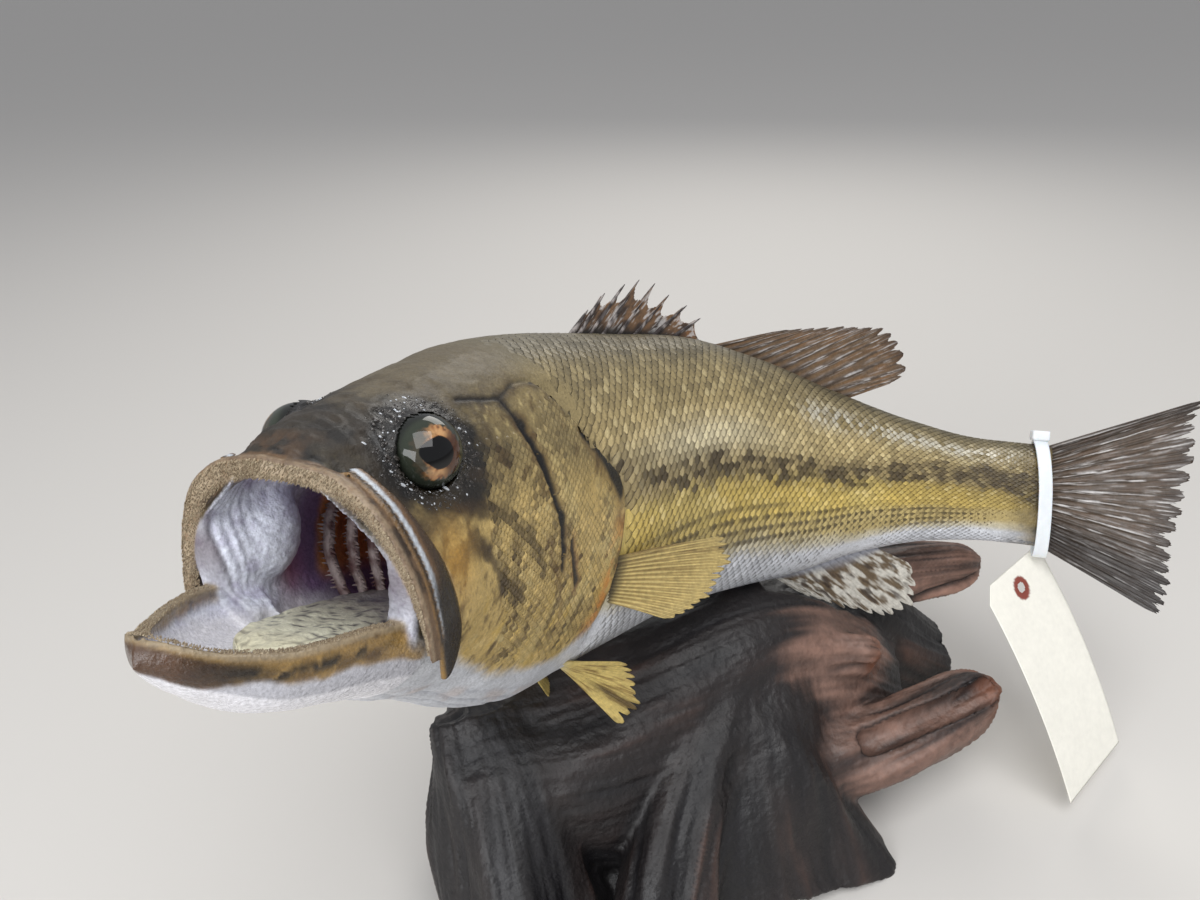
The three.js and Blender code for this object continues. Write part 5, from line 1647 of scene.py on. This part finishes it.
def add_tie(mat):
    """The nylon band with its square lock."""
    n, m = 120, 20
    a, q = turns(n), turns(m)
    ds = 3.6 * power(np.cos(q), 0.35)
    out = 1.35 + 0.75 * power(np.sin(q), 0.5)
    A, DS = a[:, None] + 0 * ds, (TIE_AT + 2.6 * (1 - np.cos(a)) + 1.4 * np.sin(a) ** 2)[:, None] + ds
    p = outline(DS, A, -np.broadcast_to(out, A.shape))
    p[..., 1] *= 1.08
    p[..., 2] -= 1.5 * (1 - np.cos(A))
    j, last = np.arange(m), (n - 1) * m
    k = (j + 1) % m
    seam = np.stack([last + j, last + k, k, j], 1)
    ring = (p.reshape(-1, 3), np.concatenate([grid_faces(n, m, closed=True), seam]))
    top = float(outline(float(TIE_AT), 0.0, -0.6)[2])
    k = turns(32)
    sx, sy = power(np.cos(k), 0.25), power(np.sin(k), 0.25)
    lock = [np.stack([TIE_AT + 4.6 * grow * sx, 4 * grow * sy, top + z + 0 * k], -1)
            for z, grow in ((0.9, 0.82), (1.3, 0.96), (2.0, 1), (5.4, 1), (6.0, 0.96), (6.2, 0.85))]
    head, quads, caps = loft_mesh(np.array(lock))
    co, faces = join([ring, (head, quads)])
    ob = add_mesh("cable_tie", place(co), [faces[:, ::-1], (caps + len(ring[0]))[:, ::-1]])
    paint(ob, "#dfe3e6")
    settle(ob, mat, "nylon", "cable_tie")


TAG_TOP, TAG_TURN, TAG_LENGTH, TAG_WIDTH = (163.5, -41, 109), 98, 121, 60


def add_tag(mat):
    """The card: cut upper corners, a reinforced hole, a slight curl; nothing is written on it."""
    rows, columns = 122, 61
    turn = np.radians(TAG_TURN - 90)
    across, out = (np.cos(turn), np.sin(turn)), (-np.sin(turn), np.cos(turn))
    v = np.linspace(0, 1, rows)
    lean = np.radians(42 + (26 - 42) * v)
    ds = TAG_LENGTH / (rows - 1)
    x = np.concatenate([[0], np.cumsum(np.sin(lean))[:-1]]) * ds
    z = np.concatenate([[0], np.cumsum(np.cos(lean))[:-1]]) * ds
    half = TAG_WIDTH / 2 - np.maximum(0, 8 - v * TAG_LENGTH)
    w = np.linspace(-1, 1, columns)
    W = half[:, None] * w
    curl = 1.2 * np.cos(w * 1.3)[None] * np.sin(v * 3)[:, None]
    sheets = []
    for side in (-0.35, 0.35):
        off = x[:, None] - (side + curl) * np.cos(lean)[:, None]
        x_, y_ = (TAG_TOP[k] + across[k] * W - out[k] * off for k in (0, 1))
        sheets.append(np.stack([x_, y_, TAG_TOP[2] - z[:, None] + (side + curl) * np.sin(lean)[:, None]], -1))
    m = rows * columns
    hole = np.sqrt(W**2 + (v[:, None] * TAG_LENGTH - 12) ** 2)
    f = grid_faces(rows, columns)
    f = f[hole.ravel()[f].mean(1) > 3.2]
    co = np.concatenate([s.reshape(-1, 3) for s in sheets])
    rim = np.concatenate([np.arange(columns), np.arange(1, rows) * columns + columns - 1,
                          m - 2 - np.arange(columns - 1), np.arange(rows - 2, 0, -1) * columns])
    nxt = np.roll(rim, -1)
    wall = np.stack([rim, nxt, nxt + m, rim + m], 1)
    ob = add_mesh("tag", co * 0.001, np.concatenate([f, f[:, ::-1] + m, wall[:, ::-1]]))
    d = np.concatenate([hole.ravel()] * 2)
    c = blend("#f4f1e6", "#8a4438", 1 - step(6.2, 6.8, d))
    c = c * (1 + 0.03 * fbm(co / 9, 131)[:, None])
    paint(ob, c)
    settle(ob, mat, "card", "tag")


# ------------------------------------------------------------------ scene
def add_stage():
    """A pale plain floor, an even studio sky and three soft lights."""
    mat = bpy.data.materials.new("floor")
    mat.use_nodes = True
    bsdf = mat.node_tree.nodes["Principled BSDF"]
    bsdf.inputs["Base Color"].default_value = (0.62, 0.6, 0.57, 1)
    bsdf.inputs["Roughness"].default_value = 0.85
    co = np.array([(-30, -30, 0), (30, -30, 0), (30, 30, 0), (-30, 30, 0)], float)
    floor = add_mesh("floor", co, np.array([[0, 1, 2, 3]]), smooth=False)
    floor.data.materials.append(mat)
    world = bpy.data.worlds.new("studio")
    world.use_nodes = True
    sky = world.node_tree.nodes["Background"]
    sky.inputs["Color"].default_value = (0.93, 0.95, 1, 1)
    sky.inputs["Strength"].default_value = 0.44
    bpy.context.scene.world = world
    bpy.context.scene.view_settings.view_transform = "Standard"

    for name, at, aim, size, watts, tint in (
            ("key", (-0.2, -0.6, 1.6), (0, 0, 0.2), 1.3, 18, (1, 1, 1)),
            ("fill", (-1.3, -0.6, 0.6), (-0.15, 0, 0.22), 0.9, 13, (0.97, 0.98, 1)),
            ("rim", (0.9, 0.9, 1.1), (0, 0, 0.2), 0.8, 7, (1, 0.97, 0.92))):
        light = bpy.data.lights.new(name, "AREA")
        light.energy = watts
        light.color = tint
        light.size = size
        ob = bpy.data.objects.new(name, light)
        ob.location = at
        ob.rotation_euler = (Vector(aim) - Vector(at)).to_track_quat("-Z", "Y").to_euler()
        bpy.context.scene.collection.objects.link(ob)


# the photo's camera, solved from landmarks on the fish
CAMERA_AT = (-0.235, -0.250, 0.412)
CAMERA_AXES = {"right": (0.8263, -0.56262, -0.02618), "down": (-0.29624, -0.39461, -0.86978),
               "forward": (0.47903, 0.72646, -0.49274)}
LENS = 27.606


def add_camera():
    cam = bpy.data.cameras.new("camera")
    cam.lens = LENS
    cam.sensor_width = 36
    cam.clip_start = 0.01
    ob = bpy.data.objects.new("camera", cam)
    right, down, forward = CAMERA_AXES.values()
    m = Matrix([(right[i], -down[i], -forward[i]) for i in range(3)]).to_4x4()
    m.translation = CAMERA_AT
    ob.matrix_world = m
    bpy.context.scene.collection.objects.link(ob)
    bpy.context.scene.camera = ob


def add_skin(mat):
    """The one skin over head, jaws, trunk and tail stem; returns what sits on it needs."""
    p, quads, facts = build_skin()
    a = body_angle(p)
    normal = facts["normal"]
    moved = p + normal * head_relief(p, a, facts)[:, None]
    ob = add_mesh("skin", place(moved), quads[:, ::-1])
    paint(ob, skin_paint(p, a, facts))
    number(ob, "finish", skin_finish(p, a, facts))
    settle(ob, mat, "body_skin", "head", "gill_cover_left", "gill_cover_right", "upper_jaw", "maxilla_left",
           "maxilla_right", "lower_jaw", "trunk", "tail_stem")
    return moved, normal, facts


def main():
    varnished = material("varnished skin", bump_size=0.00045, bump_scale=800, rough=0.42, coat=0.12,
                         coat_rough=0.2, vary=0.16, vary_scale=900, finish=True, rough_vary=0.08)
    scale_mat = material("scales", bump_size=0.0002, bump_scale=1500, rough=0.45, coat=0.15,
                         coat_rough=0.15, vary=0.14, vary_scale=1200, finish=True, rough_vary=0.06)
    glass = material("glass eye", rough=0.04, vary=0.05, vary_scale=2000, rough_vary=0)
    drops = material("varnish", rough=0.06, coat=0.6, coat_rough=0.03, vary=0.1, vary_scale=900,
                     rough_vary=0.03)
    lining = material("dried lining", bump_size=0.0006, bump_scale=700, rough=0.6, coat=0.15,
                      coat_rough=0.3, vary=0.15, vary_scale=700)
    teeth = material("teeth", rough=0.5, coat=0.2, coat_rough=0.2, vary=0.1, vary_scale=1500)
    fin_mat = material("varnished fins", bump_size=0.0003, bump_scale=900, rough=0.42, coat=0.12,
                       coat_rough=0.12, vary=0.2, vary_scale=500)
    wood = material("driftwood", bump_size=0.0010, bump_scale=260, rough=0.52, coat=0.05,
                    coat_rough=0.3, vary=0.22, vary_scale=180)
    nylon = material("nylon", rough=0.35, vary=0.03, vary_scale=300, rough_vary=0.04, subsurface=0.2)
    card = material("card", bump_size=0.00008, bump_scale=900, rough=0.85, vary=0.03, vary_scale=300,
                    rough_vary=0.05)
    add_drops(drops, *add_skin(varnished))
    add_scales(scale_mat)
    add_eyes(glass)
    add_tongue(lining)
    add_gill_arches(lining)
    add_teeth(teeth)
    add_fins(fin_mat)
    add_driftwood(wood)
    add_tie(nylon)
    add_tag(card)
    add_stage()
    add_camera()


main()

§ Task instructions
Please print exactly what appears from the first line of the data through the line with "TAG_TOP, TAG_TURN, TAG_LENGTH, TAG_WIDTH", including both of those lines and nothing past them.

§ Answer
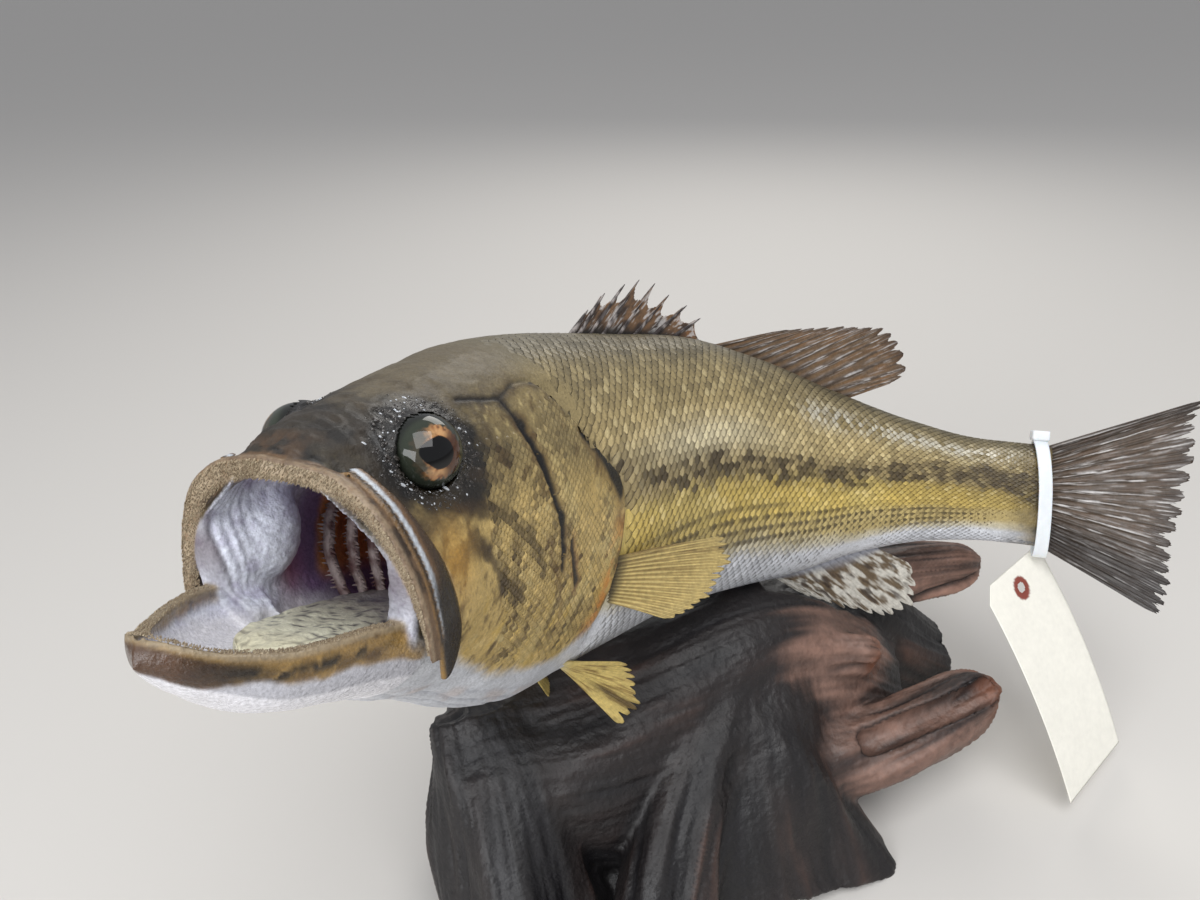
The three.js and Blender code for this object continues. Write part 5, from line 1647 of scene.py on. This part finishes it.
def add_tie(mat):
    """The nylon band with its square lock."""
    n, m = 120, 20
    a, q = turns(n), turns(m)
    ds = 3.6 * power(np.cos(q), 0.35)
    out = 1.35 + 0.75 * power(np.sin(q), 0.5)
    A, DS = a[:, None] + 0 * ds, (TIE_AT + 2.6 * (1 - np.cos(a)) + 1.4 * np.sin(a) ** 2)[:, None] + ds
    p = outline(DS, A, -np.broadcast_to(out, A.shape))
    p[..., 1] *= 1.08
    p[..., 2] -= 1.5 * (1 - np.cos(A))
    j, last = np.arange(m), (n - 1) * m
    k = (j + 1) % m
    seam = np.stack([last + j, last + k, k, j], 1)
    ring = (p.reshape(-1, 3), np.concatenate([grid_faces(n, m, closed=True), seam]))
    top = float(outline(float(TIE_AT), 0.0, -0.6)[2])
    k = turns(32)
    sx, sy = power(np.cos(k), 0.25), power(np.sin(k), 0.25)
    lock = [np.stack([TIE_AT + 4.6 * grow * sx, 4 * grow * sy, top + z + 0 * k], -1)
            for z, grow in ((0.9, 0.82), (1.3, 0.96), (2.0, 1), (5.4, 1), (6.0, 0.96), (6.2, 0.85))]
    head, quads, caps = loft_mesh(np.array(lock))
    co, faces = join([ring, (head, quads)])
    ob = add_mesh("cable_tie", place(co), [faces[:, ::-1], (caps + len(ring[0]))[:, ::-1]])
    paint(ob, "#dfe3e6")
    settle(ob, mat, "nylon", "cable_tie")


TAG_TOP, TAG_TURN, TAG_LENGTH, TAG_WIDTH = (163.5, -41, 109), 98, 121, 60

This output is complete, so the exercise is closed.